(Exercise goal):
Write every line of the material out exactly as shown.

(Exercise data):
══════

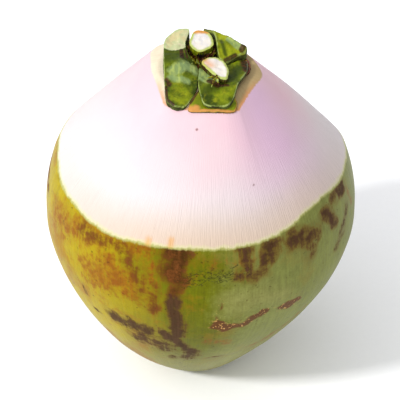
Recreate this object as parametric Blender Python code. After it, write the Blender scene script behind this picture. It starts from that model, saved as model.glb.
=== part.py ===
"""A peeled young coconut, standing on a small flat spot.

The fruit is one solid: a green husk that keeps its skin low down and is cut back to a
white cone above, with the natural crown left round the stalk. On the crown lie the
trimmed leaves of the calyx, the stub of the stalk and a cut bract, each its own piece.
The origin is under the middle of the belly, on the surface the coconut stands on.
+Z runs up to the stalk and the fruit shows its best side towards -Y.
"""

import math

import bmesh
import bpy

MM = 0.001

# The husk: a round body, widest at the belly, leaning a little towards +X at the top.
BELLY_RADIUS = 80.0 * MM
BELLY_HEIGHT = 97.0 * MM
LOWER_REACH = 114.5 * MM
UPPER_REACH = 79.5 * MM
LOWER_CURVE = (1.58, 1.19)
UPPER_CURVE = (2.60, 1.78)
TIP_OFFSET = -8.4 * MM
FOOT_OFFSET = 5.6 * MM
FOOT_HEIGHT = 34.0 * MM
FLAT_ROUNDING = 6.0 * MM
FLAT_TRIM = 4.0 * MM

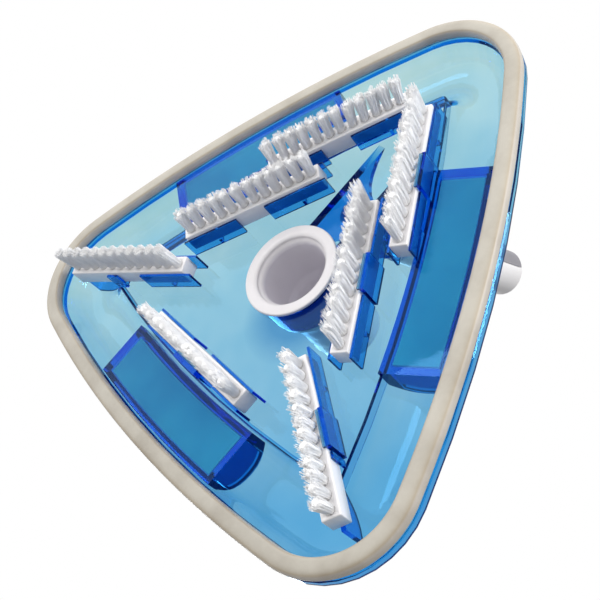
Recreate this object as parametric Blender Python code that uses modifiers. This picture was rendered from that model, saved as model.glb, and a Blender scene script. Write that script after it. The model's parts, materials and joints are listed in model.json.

══════

(Solution for this exercise):
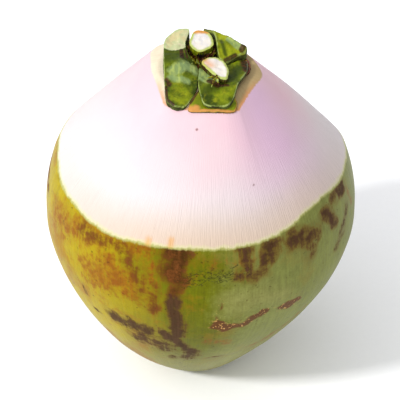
Recreate this object as parametric Blender Python code. After it, write the Blender scene script behind this picture. It starts from that model, saved as model.glb.
=== part.py ===
"""A peeled young coconut, standing on a small flat spot.

The fruit is one solid: a green husk that keeps its skin low down and is cut back to a
white cone above, with the natural crown left round the stalk. On the crown lie the
trimmed leaves of the calyx, the stub of the stalk and a cut bract, each its own piece.
The origin is under the middle of the belly, on the surface the coconut stands on.
+Z runs up to the stalk and the fruit shows its best side towards -Y.
"""

import math

import bmesh
import bpy

MM = 0.001

# The husk: a round body, widest at the belly, leaning a little towards +X at the top.
BELLY_RADIUS = 80.0 * MM
BELLY_HEIGHT = 97.0 * MM
LOWER_REACH = 114.5 * MM
UPPER_REACH = 79.5 * MM
LOWER_CURVE = (1.58, 1.19)
UPPER_CURVE = (2.60, 1.78)
TIP_OFFSET = -8.4 * MM
FOOT_OFFSET = 5.6 * MM
FOOT_HEIGHT = 34.0 * MM
FLAT_ROUNDING = 6.0 * MM
FLAT_TRIM = 4.0 * MM

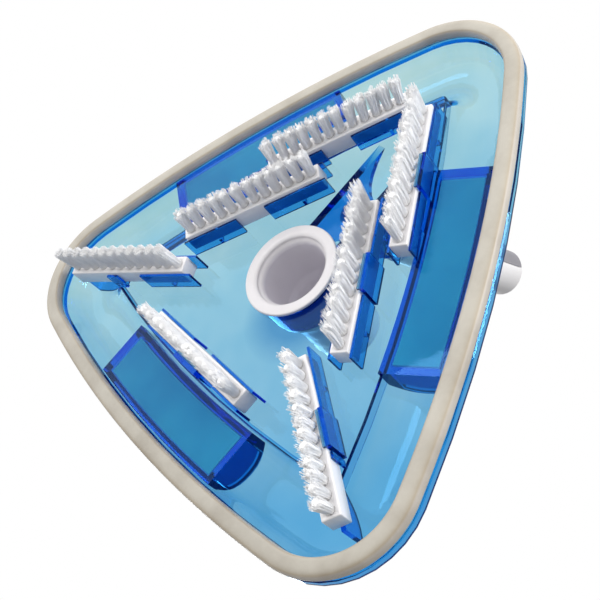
Recreate this object as parametric Blender Python code that uses modifiers. This picture was rendered from that model, saved as model.glb, and a Blender scene script. Write that script after it. The model's parts, materials and joints are listed in model.json.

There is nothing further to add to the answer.